How would the proposed change affect William Wei Huang’s voting power at GDS (GDS)?

The proposal would raise the voting power of Mr. Huang’s Class B ordinary shares from 20 votes per share to 50 votes per share for electing a majority of directors and approving adverse amendments to Class B rights, increasing his voting power on these matters from about 36.2% to about 58.6% based on shares as of December 31, 2025.

Why is GDS (GDS) proposing to increase Class B voting rights for its CEO?

GDS states that key customers in mainland China, such as financial institutions and internet platforms, now prefer or require data center providers to be controlled by Chinese nationals or entities under evolving data security and cybersecurity rules. The Board believes stronger voting rights for Mr. Huang, a Chinese national, will better demonstrate Chinese control so GDS can keep serving these customers.

Will William Wei Huang vote his shares on Proposal 1 at GDS (GDS)?

No.

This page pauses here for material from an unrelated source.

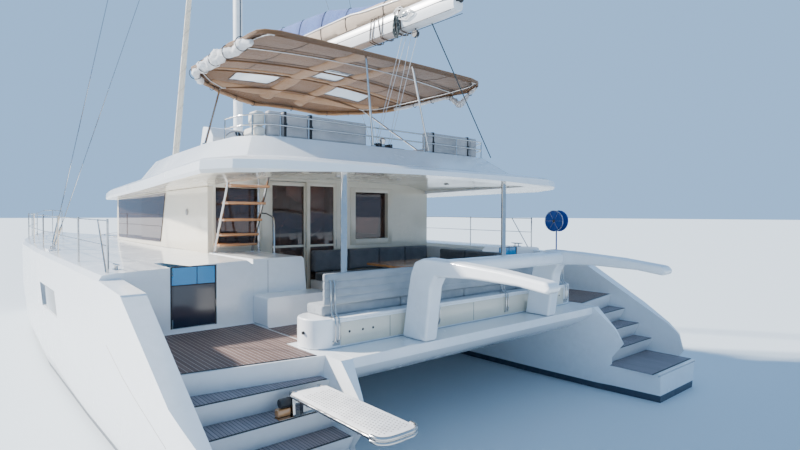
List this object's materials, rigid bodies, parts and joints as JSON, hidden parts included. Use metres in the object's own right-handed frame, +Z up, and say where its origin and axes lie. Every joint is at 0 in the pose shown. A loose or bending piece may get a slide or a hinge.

Mr. Huang has confirmed that he and his associates will abstain from voting all of their 2,549,368 Class A ordinary shares in ADS form and 43,590,336 Class B ordinary shares on Proposal 1 at both the Extraordinary General Meeting and the Class A Shareholders Meeting.

Does the proposal change GDS (GDS) board control or just formal voting percentages?

The Board says the proposal does not change the governance structure because Mr. Huang already has de facto control: his Class B shares allow him to appoint a majority of the eleven directors by written notice under the Articles. The change would increase his formal voting percentage on certain matters without altering that underlying board appointment right.

Who can vote at the GDS (GDS) Extraordinary General Meeting and related class meetings?

Holders of GDS ordinary shares and Series A convertible preferred shares listed in the Company’s register of members at the close of business on February 9, 2026 (China Standard Time) may receive notice and vote. Beneficial owners of ADSs may exercise voting rights for the underlying Class A ordinary shares through JPMorgan Chase Bank, N.A., the ADS depositary.